My favorite (and the best) way to eat spaghetti squash is just like the traditional spaghetti dish (duh). Top it with homemade marinara, vegan Parmesan cheese and a sprinkle of fresh basil and you’ve got yourself a meal even Vito Corleone would be proud of.

Roasted spaghetti squash with homemade marinara

5 from 1 vote

Roasted Spaghetti Squash with Homemade Marinara & Brazilian Nut “Parmesan”

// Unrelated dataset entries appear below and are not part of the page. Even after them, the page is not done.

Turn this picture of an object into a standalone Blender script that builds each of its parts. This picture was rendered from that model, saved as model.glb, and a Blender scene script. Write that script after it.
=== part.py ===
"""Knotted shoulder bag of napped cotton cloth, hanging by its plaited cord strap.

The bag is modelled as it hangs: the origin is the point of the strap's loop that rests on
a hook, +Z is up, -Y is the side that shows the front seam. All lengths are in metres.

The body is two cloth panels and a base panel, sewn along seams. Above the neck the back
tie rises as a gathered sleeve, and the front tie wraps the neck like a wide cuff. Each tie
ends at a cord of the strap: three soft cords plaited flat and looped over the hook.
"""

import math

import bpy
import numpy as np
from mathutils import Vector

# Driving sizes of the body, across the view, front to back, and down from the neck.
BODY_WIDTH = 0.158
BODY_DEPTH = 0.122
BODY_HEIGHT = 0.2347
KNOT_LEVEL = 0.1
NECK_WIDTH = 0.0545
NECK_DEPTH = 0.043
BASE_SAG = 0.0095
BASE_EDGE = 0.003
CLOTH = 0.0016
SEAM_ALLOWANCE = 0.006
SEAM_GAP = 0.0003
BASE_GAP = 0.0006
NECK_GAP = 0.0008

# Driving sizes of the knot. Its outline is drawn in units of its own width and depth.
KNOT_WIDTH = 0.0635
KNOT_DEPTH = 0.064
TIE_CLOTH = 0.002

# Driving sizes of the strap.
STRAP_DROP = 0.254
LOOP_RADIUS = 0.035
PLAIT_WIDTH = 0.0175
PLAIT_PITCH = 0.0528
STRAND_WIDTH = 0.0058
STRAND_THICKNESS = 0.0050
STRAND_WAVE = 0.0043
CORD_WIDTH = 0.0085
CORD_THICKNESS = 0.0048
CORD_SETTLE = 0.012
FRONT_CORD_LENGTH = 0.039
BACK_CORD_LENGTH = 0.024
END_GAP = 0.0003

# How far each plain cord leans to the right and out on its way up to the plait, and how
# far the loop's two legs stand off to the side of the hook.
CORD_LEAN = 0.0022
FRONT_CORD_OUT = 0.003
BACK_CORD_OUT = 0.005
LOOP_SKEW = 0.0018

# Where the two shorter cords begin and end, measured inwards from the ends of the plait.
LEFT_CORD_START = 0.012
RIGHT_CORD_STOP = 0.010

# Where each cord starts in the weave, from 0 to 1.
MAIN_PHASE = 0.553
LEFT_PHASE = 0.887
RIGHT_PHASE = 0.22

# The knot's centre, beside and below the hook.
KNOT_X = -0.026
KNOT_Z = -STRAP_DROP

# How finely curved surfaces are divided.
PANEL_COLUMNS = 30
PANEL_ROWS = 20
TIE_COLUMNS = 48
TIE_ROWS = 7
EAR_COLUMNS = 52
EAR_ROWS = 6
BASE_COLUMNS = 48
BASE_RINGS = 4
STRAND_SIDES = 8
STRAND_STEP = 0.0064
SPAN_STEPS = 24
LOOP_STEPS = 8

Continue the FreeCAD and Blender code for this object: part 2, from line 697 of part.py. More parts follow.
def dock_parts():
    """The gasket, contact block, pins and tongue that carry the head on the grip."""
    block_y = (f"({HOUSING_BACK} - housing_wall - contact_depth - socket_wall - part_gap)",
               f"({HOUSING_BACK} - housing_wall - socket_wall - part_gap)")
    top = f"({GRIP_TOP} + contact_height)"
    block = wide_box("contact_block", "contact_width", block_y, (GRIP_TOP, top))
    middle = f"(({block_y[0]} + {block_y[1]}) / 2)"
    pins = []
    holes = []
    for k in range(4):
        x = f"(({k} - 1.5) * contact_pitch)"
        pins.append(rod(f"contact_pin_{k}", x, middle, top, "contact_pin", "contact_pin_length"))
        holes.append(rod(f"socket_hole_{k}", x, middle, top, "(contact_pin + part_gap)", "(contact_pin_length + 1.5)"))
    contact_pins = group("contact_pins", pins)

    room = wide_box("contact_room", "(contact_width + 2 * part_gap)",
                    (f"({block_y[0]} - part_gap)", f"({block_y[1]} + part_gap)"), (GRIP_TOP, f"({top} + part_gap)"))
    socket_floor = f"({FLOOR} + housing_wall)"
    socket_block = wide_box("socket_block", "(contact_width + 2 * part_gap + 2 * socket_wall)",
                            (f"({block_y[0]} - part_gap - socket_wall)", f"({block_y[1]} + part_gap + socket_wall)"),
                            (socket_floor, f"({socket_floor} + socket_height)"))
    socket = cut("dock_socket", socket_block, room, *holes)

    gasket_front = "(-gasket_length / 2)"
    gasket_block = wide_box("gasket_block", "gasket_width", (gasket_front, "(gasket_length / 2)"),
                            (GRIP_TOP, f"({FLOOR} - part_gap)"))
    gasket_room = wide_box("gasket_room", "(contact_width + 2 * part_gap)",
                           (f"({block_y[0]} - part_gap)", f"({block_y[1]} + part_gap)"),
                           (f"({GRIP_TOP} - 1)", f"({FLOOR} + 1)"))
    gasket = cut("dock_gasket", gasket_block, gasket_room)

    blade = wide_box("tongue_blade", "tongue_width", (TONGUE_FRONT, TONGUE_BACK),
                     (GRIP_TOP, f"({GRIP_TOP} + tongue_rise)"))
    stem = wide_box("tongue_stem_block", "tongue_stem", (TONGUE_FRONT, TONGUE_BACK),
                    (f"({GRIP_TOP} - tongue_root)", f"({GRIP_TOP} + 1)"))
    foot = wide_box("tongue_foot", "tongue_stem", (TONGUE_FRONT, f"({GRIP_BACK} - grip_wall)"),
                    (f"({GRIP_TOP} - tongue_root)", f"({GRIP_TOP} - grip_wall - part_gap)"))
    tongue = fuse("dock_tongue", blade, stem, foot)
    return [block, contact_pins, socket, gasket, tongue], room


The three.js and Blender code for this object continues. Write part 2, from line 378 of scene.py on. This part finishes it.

Roasted spaghetti squash with roasted asparagus, and green salad
Author: Lauren Chambers
Serves: 4-6


  • 1 spaghetti squash, sliced lengthwise in half and seeds removed
  • 2 cloves garlic, minced
  • sunflower oil to drizzle
  • sprinkle of sea salt and fresh ground pepper

Marinara Sauce adapted from The Whole Life Nutrition Cookbook

  • 4 tbsp olive oil
  • 1 medium onion, chopped
  • 5 gloves garlic, minced
  • 1 tsp. sea salt
  • 2-4 tbsp fresh herbs ( I used rosemary & basil)
  • 6 cups fresh chopped tomaters
  • ½ cup organic tomato paste
  • 1 tbsp agave nectar
  • 2 tbsp apple cider vinegar

Brazilian Nut “Parmesan” adapted from Thrive

  • 2 cups brazil nuts (soaked for at least 4 hours)
  • 4 cloves garlic, minced
  • 1 tbsp sea salt


  1. Pierce holes in the skin of squash with a sharp knife. Drizzle with sunflower oil and rub minced garlic, sea salt and pepper on the flesh. Place both halves face down on a baking sheet and roast at 425 for 45 minutes to an hour (depending on the size).
    Roasted squash on a baking tray
  2. Once your squash is in the oven, set to work on your marinara sauce. In a large pot, heat olive oil over medium heat. Add onions and saute for about 5 minutes or until translucent.  Then add minced garlic and sea salt. Saute about 2 minutes more.
  3. Toss in fresh herbs, chopped tomaters, tomato paste, agave and apple cider vinegar. Simmer uncovered over low heat for about 20-25 minutes.
    Marinara simmering in a pot
  4. Once your sauce is finished spoon the mixture into your blender  and blend on high until smooth.
  5. Last but not least make your vegan parm by tossing soaked brazil nuts, sea salt and minced garlic in a food processor or high speed blender and pulse until small and granular.
    Brazil nuts in a food processor
  6. Once your squash is finished roasting flake the flesh with a fork and it will separate into long, pasta like strands. Scoop squash onto a plate and top with marinara sauce, parm and fresh basil. Serve with a green salad and some roasted asparagus if you're feeling ambitious.
    A half of roasted squash flaked with a fork


Rate this recipe

MLB (meat-lovin’ boyfriend) and I ate the ish out of this dish. I should mention MLB is Italian and he thought this was the best spaghetti sauce he’s ever had. And asked for seconds. And left overs. This is an excellent dish to make for your meat-lovin’ family/friends/loved ones and a perfect excuse to drag out your love affair with squash as long as possible.